The phi29 DNA-packaging nanomotor (Fig. 1, Guo et al, Science 1987, PNAS ) is one of the strongest biological motors known. A key challenge is to contextualize to human systems our understanding of the unique phi29 nanomotor and its components, and to manipulate this nanomachine in an artificial environment. Our center will continue our studies of the phi29 motor to characterize its physical properties, and we will also rebuild the motor for therapeutic purposes, possibly for drug delivery. We plan to re-engineer the motor to function in lipid bilayers and other polymers, continue our detailed mechanistic studies of the re-engineered motor, and develop arrays of motors for single molecule sensing of chemicals, biomarkers, diseased cells, pathogens as well as for single pore sequencing of DNA.

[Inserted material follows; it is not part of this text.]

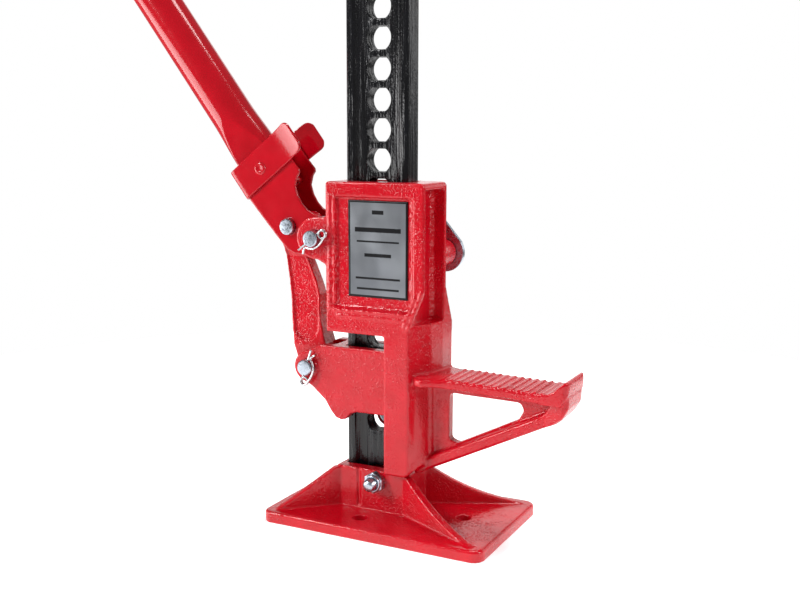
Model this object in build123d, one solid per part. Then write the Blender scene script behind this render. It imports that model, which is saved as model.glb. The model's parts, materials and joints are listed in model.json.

Single Pore Sensing can be readily described by its name, insertion of a singular biological nanopore into a membrane for the purpose of sensing polynucleotides or proteins, all with or without chemical modifications. Since its conception in the 1980s with the first demonstration of its potential by Kasianowicz et al., the researchers were able to definitively show that ssRNA and ssDNA (ss – Single Stranded) could be translocated or moved through an α-Hemolysin nanopore [1]. During the past 2 decades scientists have improved upon insertion techniques and the variety of pores to be inserted. Recent interest has been devoted to using bacteriophage nanopores to improve upon the limitations from α-Hemolysin. However, some features have remained constant throughout the development process such as usage of a Lipid Bilayer Membrane and electrical currents to drive the analytes through the inserted nanopore. Some of the most prominently used nanopores pores have been α-Hemolysin, Aerolysin, and Phi29[2]. The crucial feature in the use of all these nanopores has been the diameter of their inner channel, Aerolysin with 2.6 nm, α-Hemolysin with 1.2 nm and Phi29 with 3.6 nm [3,4,5]. The Phi29 and Aerolysin connectors with an inner channel diameter above 2nm, the diameter of dsDNA, make them more amenable to a variety of uses in Single Pore Sensing.